/---

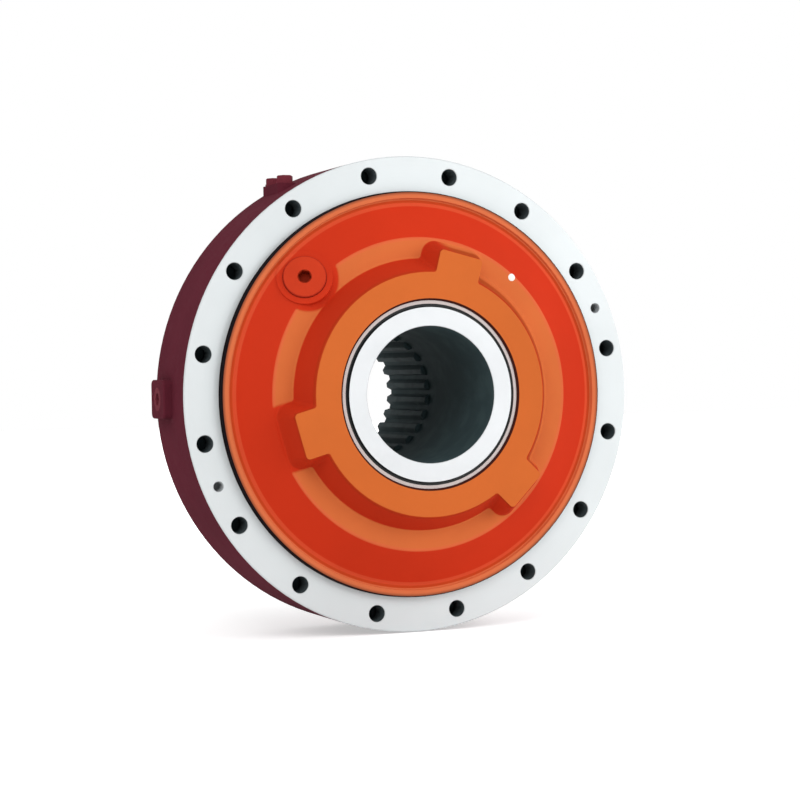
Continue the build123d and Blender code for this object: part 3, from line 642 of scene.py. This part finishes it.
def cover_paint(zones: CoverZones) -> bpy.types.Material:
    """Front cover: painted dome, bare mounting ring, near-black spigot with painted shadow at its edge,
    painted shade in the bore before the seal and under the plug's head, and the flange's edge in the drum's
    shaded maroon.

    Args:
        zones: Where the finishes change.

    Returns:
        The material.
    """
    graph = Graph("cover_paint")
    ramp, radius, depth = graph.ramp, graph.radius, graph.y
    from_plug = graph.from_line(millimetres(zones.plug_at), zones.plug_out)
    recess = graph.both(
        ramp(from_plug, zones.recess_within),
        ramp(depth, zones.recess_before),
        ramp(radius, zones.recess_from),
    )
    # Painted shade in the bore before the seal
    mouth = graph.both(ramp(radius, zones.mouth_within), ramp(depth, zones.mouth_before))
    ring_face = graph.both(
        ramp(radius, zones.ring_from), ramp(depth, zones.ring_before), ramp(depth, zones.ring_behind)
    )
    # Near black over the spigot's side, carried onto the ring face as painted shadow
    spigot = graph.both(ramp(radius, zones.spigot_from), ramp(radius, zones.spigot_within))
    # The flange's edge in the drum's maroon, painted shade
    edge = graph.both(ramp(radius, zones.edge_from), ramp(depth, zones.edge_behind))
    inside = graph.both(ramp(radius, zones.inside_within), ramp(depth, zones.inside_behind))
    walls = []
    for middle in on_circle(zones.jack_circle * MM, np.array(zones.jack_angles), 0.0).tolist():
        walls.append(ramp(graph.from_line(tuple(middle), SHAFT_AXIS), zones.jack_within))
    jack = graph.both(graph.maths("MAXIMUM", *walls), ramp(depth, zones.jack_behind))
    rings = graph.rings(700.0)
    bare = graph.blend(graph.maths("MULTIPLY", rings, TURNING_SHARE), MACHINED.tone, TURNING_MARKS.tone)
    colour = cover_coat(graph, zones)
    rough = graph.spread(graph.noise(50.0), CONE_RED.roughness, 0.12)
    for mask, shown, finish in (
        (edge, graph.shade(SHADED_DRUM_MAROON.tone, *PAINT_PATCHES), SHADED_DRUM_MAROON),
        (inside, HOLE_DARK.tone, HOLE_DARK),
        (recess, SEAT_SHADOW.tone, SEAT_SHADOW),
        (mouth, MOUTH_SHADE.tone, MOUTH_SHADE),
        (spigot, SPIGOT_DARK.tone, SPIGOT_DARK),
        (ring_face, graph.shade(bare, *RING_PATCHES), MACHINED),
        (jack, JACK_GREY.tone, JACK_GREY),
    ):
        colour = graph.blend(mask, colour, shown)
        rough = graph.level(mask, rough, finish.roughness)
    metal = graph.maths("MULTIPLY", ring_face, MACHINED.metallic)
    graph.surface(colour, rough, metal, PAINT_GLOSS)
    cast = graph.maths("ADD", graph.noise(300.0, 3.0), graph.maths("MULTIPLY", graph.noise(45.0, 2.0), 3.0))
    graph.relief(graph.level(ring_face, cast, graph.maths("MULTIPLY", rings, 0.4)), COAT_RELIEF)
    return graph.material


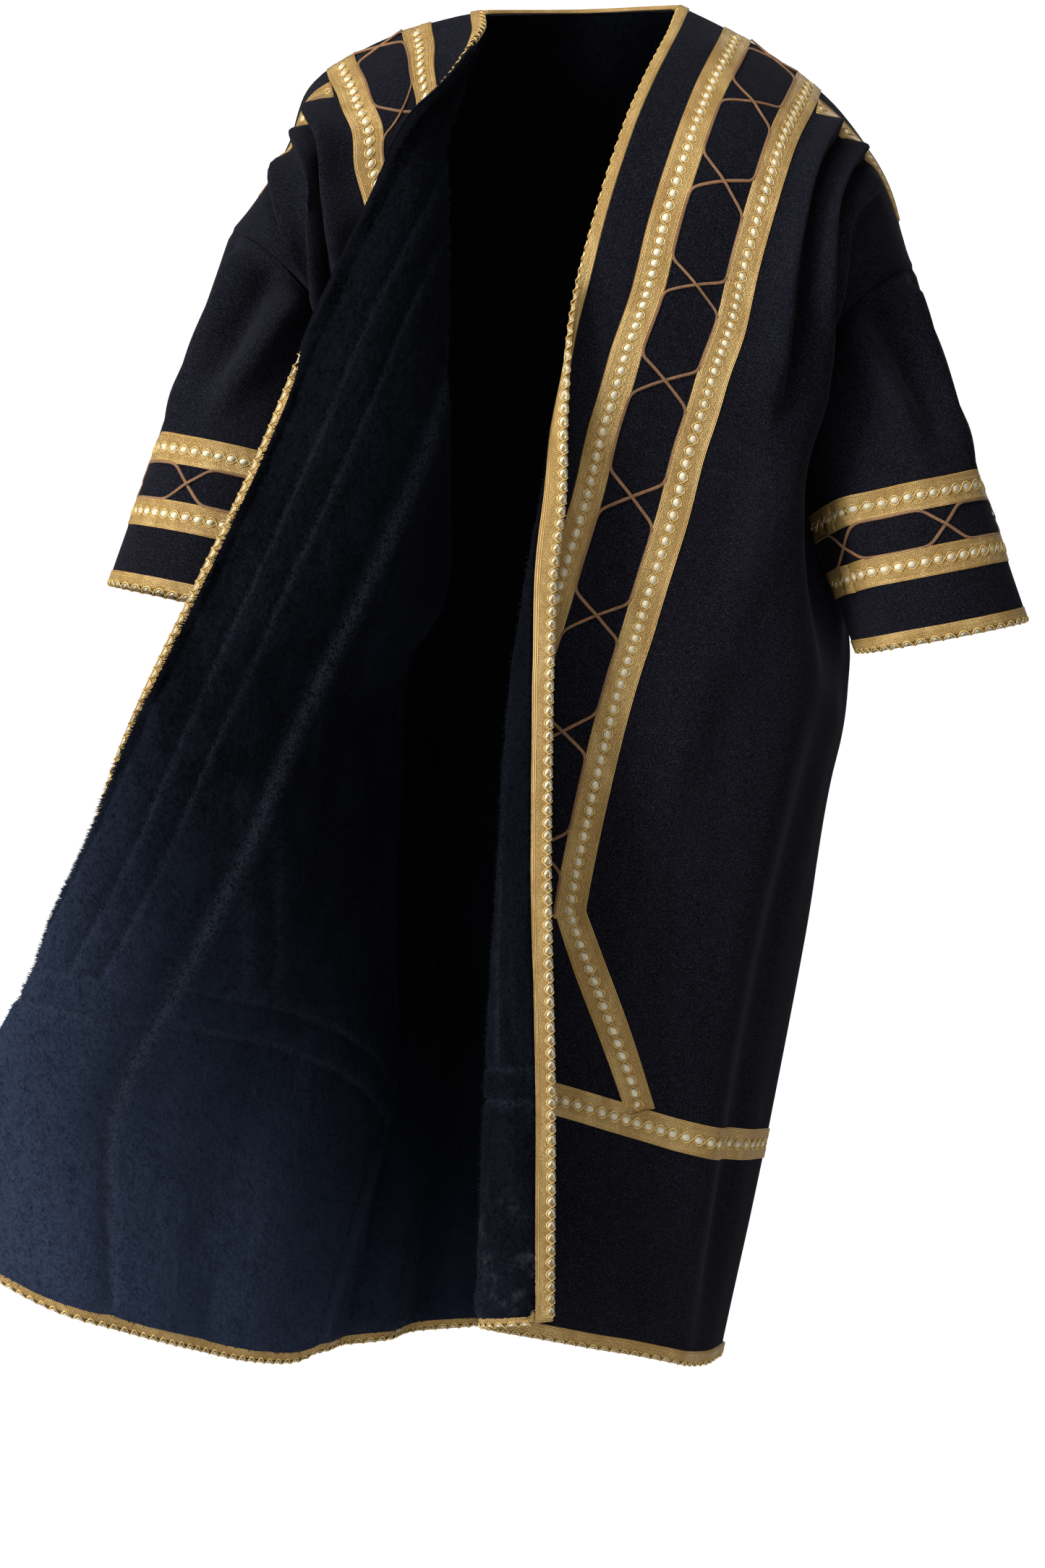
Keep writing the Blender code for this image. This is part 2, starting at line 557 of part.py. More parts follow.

\---

What the task asks » Beginning at the first line above, repeat exactly until the line containing "zones: Where the finishes change.", which is included.

Answer in full »
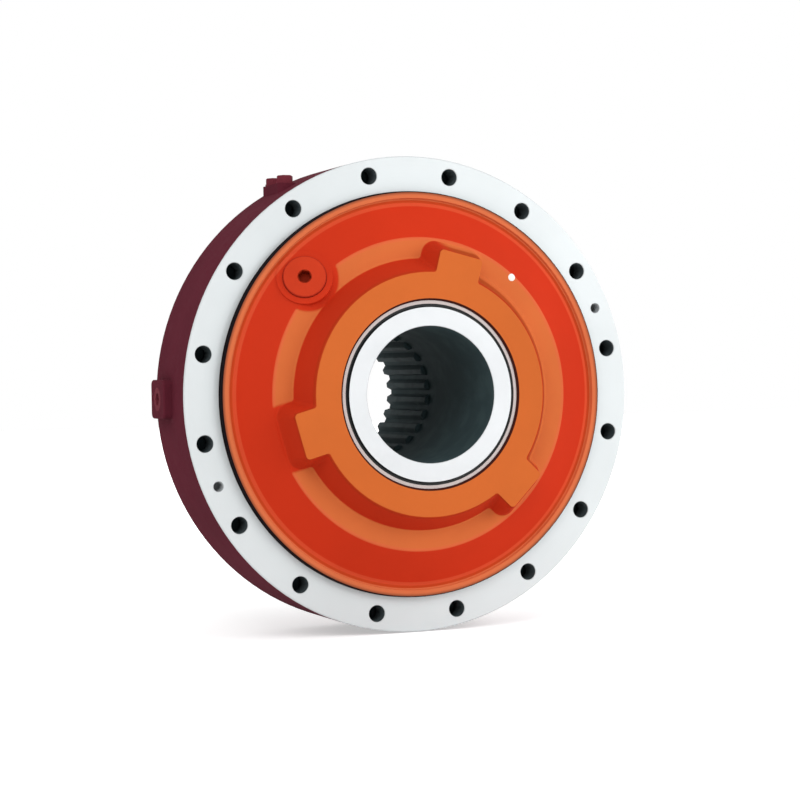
Continue the build123d and Blender code for this object: part 3, from line 642 of scene.py. This part finishes it.
def cover_paint(zones: CoverZones) -> bpy.types.Material:
    """Front cover: painted dome, bare mounting ring, near-black spigot with painted shadow at its edge,
    painted shade in the bore before the seal and under the plug's head, and the flange's edge in the drum's
    shaded maroon.

    Args:
        zones: Where the finishes change.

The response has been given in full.